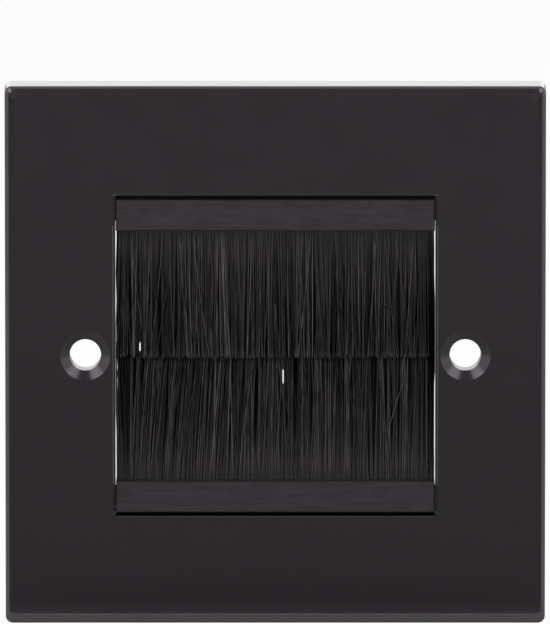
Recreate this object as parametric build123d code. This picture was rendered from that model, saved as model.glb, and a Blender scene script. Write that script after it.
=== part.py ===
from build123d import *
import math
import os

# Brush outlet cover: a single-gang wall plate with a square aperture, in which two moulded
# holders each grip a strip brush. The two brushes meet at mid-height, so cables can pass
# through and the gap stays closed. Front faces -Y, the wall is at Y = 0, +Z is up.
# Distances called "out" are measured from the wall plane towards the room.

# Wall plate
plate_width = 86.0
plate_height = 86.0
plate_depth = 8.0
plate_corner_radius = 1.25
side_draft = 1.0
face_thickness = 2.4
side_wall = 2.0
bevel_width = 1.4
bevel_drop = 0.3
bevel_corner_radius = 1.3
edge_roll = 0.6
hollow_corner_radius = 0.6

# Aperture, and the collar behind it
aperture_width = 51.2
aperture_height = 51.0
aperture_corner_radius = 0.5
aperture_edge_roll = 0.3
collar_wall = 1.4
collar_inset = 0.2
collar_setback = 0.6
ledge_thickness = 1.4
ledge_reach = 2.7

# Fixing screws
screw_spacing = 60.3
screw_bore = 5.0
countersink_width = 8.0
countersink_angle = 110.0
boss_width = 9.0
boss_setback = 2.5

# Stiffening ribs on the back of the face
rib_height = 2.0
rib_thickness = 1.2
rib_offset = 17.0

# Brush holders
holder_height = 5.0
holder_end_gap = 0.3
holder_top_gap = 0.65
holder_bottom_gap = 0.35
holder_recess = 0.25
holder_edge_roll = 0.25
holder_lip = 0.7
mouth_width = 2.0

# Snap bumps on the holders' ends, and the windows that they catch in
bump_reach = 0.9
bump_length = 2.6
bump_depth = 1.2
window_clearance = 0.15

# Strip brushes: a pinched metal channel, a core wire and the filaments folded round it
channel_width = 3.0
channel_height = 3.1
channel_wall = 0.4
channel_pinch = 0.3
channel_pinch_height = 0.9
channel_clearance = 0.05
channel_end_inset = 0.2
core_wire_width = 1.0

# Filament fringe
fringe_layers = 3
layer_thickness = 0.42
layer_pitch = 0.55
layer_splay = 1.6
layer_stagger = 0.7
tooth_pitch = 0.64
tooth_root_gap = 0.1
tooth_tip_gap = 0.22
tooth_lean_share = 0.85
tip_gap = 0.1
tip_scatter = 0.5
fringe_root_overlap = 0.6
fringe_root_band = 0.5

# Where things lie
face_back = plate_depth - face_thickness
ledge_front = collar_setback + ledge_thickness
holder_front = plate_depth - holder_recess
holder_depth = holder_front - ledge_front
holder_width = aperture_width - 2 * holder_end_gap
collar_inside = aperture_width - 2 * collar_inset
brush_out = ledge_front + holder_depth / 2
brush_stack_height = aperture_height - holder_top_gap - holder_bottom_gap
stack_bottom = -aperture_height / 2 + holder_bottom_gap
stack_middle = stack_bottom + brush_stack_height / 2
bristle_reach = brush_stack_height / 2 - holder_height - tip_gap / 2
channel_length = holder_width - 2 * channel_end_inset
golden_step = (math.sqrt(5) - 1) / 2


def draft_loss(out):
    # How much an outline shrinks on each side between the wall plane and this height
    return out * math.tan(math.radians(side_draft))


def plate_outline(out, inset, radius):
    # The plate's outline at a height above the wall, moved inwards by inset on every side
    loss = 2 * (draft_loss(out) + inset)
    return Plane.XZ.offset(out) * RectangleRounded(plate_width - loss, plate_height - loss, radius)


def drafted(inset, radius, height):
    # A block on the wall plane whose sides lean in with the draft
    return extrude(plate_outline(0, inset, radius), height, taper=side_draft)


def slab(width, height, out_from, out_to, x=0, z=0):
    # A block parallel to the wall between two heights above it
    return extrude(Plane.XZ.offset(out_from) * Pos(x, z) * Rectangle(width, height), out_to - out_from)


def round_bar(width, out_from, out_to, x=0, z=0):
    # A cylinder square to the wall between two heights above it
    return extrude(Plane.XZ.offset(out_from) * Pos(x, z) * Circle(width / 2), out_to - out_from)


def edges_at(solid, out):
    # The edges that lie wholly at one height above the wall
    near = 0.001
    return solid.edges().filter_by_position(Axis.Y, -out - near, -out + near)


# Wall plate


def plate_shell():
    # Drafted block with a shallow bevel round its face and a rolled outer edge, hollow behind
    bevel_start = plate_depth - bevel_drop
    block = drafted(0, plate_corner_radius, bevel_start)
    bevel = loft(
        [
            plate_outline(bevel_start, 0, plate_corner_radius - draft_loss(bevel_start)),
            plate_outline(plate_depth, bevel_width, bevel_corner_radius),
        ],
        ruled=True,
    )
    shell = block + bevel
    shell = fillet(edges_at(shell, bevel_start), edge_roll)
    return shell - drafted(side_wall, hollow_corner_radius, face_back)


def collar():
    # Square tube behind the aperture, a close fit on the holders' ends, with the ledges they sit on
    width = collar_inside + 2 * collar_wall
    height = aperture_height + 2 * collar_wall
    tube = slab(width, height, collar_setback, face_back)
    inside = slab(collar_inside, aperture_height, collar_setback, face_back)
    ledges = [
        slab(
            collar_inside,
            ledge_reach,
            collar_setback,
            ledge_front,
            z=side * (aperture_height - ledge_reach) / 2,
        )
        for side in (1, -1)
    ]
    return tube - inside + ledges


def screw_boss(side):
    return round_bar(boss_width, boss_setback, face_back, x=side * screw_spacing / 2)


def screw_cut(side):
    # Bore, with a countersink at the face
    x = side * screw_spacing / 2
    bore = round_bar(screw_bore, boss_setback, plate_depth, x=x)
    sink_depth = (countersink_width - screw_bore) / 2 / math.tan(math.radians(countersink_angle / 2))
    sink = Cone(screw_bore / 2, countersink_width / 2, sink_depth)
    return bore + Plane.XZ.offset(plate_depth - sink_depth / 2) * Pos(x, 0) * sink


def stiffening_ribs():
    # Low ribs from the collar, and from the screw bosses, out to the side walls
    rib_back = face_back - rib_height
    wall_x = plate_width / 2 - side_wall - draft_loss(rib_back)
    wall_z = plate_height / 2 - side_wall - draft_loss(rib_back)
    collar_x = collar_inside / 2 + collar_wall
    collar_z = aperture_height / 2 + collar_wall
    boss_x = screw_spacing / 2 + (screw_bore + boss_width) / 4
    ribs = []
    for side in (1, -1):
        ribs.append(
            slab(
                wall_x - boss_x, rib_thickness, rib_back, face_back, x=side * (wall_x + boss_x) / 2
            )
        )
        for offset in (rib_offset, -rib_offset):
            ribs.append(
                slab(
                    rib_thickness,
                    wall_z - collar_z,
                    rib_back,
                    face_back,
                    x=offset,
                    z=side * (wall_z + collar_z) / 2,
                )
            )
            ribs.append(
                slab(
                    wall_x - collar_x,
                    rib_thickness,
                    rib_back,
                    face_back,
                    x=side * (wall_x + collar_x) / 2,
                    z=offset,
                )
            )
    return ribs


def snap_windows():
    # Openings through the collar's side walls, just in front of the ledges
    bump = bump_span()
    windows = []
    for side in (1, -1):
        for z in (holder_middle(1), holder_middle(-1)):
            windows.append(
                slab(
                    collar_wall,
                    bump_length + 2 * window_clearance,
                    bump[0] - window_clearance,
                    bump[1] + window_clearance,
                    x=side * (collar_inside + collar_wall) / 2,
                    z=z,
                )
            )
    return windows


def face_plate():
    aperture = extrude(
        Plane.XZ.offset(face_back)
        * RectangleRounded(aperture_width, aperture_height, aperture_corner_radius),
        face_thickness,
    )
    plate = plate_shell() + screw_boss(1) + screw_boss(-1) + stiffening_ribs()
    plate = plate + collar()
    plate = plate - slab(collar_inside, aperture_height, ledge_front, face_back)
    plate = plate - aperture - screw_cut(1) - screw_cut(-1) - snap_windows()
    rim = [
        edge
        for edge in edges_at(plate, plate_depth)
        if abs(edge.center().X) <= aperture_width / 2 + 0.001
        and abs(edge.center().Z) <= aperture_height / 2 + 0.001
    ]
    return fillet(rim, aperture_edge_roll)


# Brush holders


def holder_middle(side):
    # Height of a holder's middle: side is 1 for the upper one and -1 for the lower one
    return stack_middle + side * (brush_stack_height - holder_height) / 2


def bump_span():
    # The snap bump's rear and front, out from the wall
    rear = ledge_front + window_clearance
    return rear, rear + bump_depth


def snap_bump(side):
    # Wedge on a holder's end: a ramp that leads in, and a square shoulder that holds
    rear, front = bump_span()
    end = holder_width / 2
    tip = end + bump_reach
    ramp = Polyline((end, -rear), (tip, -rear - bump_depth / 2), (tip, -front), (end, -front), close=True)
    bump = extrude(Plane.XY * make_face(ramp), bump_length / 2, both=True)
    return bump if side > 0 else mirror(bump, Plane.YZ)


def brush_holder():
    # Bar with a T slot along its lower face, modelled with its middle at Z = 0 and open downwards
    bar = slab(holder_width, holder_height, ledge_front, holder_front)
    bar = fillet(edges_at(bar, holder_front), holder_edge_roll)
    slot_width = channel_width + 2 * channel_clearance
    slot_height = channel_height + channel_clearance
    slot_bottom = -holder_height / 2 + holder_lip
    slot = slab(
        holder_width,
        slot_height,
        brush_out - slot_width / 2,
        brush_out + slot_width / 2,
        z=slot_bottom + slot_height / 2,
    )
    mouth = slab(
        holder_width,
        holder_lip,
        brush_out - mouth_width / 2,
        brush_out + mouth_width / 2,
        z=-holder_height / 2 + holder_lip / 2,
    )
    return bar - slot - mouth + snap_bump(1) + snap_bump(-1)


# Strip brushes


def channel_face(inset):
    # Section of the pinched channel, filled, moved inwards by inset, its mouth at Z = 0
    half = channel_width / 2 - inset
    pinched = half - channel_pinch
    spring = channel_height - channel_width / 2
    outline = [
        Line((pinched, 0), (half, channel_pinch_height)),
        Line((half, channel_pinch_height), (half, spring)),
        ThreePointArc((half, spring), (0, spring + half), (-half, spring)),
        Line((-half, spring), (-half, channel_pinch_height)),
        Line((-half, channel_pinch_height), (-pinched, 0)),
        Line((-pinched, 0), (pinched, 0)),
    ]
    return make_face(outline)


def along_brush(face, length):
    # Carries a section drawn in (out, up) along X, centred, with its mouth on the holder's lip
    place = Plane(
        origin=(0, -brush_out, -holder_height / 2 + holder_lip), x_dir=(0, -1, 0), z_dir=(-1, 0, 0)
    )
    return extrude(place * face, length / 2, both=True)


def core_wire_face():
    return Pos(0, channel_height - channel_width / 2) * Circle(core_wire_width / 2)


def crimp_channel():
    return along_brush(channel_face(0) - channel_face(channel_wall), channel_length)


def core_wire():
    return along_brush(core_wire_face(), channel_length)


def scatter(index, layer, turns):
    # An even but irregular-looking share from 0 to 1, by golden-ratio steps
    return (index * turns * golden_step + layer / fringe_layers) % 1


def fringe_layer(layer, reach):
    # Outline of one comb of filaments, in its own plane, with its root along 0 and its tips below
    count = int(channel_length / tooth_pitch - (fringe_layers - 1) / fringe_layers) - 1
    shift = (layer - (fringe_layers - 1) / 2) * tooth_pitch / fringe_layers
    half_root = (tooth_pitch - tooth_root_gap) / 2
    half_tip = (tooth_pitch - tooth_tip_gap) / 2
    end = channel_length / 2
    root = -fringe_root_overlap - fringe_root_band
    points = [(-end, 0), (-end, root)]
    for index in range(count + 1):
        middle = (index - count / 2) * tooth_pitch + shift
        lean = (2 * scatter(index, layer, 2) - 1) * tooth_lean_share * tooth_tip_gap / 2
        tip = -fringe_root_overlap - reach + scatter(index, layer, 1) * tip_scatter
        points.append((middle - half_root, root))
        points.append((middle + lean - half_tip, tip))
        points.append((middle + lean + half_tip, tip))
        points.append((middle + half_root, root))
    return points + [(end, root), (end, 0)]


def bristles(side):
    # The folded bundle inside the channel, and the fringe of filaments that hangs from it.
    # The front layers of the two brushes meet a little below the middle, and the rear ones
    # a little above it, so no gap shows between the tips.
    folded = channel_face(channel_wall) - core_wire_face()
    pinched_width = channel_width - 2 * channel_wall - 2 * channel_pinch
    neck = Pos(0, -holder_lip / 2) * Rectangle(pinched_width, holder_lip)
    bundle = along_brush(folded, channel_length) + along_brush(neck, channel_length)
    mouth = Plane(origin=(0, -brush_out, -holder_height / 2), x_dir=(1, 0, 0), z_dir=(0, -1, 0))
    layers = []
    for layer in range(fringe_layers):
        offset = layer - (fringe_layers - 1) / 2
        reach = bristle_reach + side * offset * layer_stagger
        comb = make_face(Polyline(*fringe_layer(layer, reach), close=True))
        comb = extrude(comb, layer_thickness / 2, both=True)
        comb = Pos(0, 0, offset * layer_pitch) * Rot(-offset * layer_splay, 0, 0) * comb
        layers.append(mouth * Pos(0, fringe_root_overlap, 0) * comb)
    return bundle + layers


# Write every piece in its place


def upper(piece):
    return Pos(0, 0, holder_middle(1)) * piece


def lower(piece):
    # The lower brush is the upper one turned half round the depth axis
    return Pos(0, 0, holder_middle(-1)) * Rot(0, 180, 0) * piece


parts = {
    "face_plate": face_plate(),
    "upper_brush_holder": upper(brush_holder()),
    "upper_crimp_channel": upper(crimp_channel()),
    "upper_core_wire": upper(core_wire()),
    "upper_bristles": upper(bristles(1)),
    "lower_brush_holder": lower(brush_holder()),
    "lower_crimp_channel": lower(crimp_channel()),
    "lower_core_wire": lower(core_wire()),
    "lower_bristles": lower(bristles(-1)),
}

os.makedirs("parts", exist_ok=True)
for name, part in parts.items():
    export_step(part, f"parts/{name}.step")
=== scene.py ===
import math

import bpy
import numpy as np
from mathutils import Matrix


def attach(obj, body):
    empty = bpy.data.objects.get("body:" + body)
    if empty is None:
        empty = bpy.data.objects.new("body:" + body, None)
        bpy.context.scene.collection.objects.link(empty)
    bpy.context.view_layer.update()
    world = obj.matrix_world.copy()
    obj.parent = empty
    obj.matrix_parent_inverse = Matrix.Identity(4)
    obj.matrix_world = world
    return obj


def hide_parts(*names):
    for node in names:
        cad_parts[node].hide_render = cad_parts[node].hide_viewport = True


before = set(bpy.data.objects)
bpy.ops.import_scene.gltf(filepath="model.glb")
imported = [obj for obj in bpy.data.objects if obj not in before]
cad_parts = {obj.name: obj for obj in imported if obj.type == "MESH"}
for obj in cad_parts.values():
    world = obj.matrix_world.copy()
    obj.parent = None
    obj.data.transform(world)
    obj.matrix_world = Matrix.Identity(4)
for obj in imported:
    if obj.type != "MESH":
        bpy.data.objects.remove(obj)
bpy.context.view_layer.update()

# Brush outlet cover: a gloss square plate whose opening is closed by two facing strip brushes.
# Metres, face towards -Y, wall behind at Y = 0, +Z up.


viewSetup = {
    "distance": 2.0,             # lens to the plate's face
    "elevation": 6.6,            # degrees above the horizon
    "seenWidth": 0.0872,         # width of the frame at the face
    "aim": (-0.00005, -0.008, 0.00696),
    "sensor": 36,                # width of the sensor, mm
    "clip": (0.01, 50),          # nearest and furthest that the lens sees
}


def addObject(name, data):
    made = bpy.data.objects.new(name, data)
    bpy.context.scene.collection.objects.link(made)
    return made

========

Write out exactly the lines from the one with "return bundle + layers" through the one with "imported = [obj", including both, and no others.

    return bundle + layers


# Write every piece in its place


def upper(piece):
    return Pos(0, 0, holder_middle(1)) * piece


def lower(piece):
    # The lower brush is the upper one turned half round the depth axis
    return Pos(0, 0, holder_middle(-1)) * Rot(0, 180, 0) * piece


parts = {
    "face_plate": face_plate(),
    "upper_brush_holder": upper(brush_holder()),
    "upper_crimp_channel": upper(crimp_channel()),
    "upper_core_wire": upper(core_wire()),
    "upper_bristles": upper(bristles(1)),
    "lower_brush_holder": lower(brush_holder()),
    "lower_crimp_channel": lower(crimp_channel()),
    "lower_core_wire": lower(core_wire()),
    "lower_bristles": lower(bristles(-1)),
}

os.makedirs("parts", exist_ok=True)
for name, part in parts.items():
    export_step(part, f"parts/{name}.step")
=== scene.py ===
import math

import bpy
import numpy as np
from mathutils import Matrix


def attach(obj, body):
    empty = bpy.data.objects.get("body:" + body)
    if empty is None:
        empty = bpy.data.objects.new("body:" + body, None)
        bpy.context.scene.collection.objects.link(empty)
    bpy.context.view_layer.update()
    world = obj.matrix_world.copy()
    obj.parent = empty
    obj.matrix_parent_inverse = Matrix.Identity(4)
    obj.matrix_world = world
    return obj


def hide_parts(*names):
    for node in names:
        cad_parts[node].hide_render = cad_parts[node].hide_viewport = True


before = set(bpy.data.objects)
bpy.ops.import_scene.gltf(filepath="model.glb")
imported = [obj for obj in bpy.data.objects if obj not in before]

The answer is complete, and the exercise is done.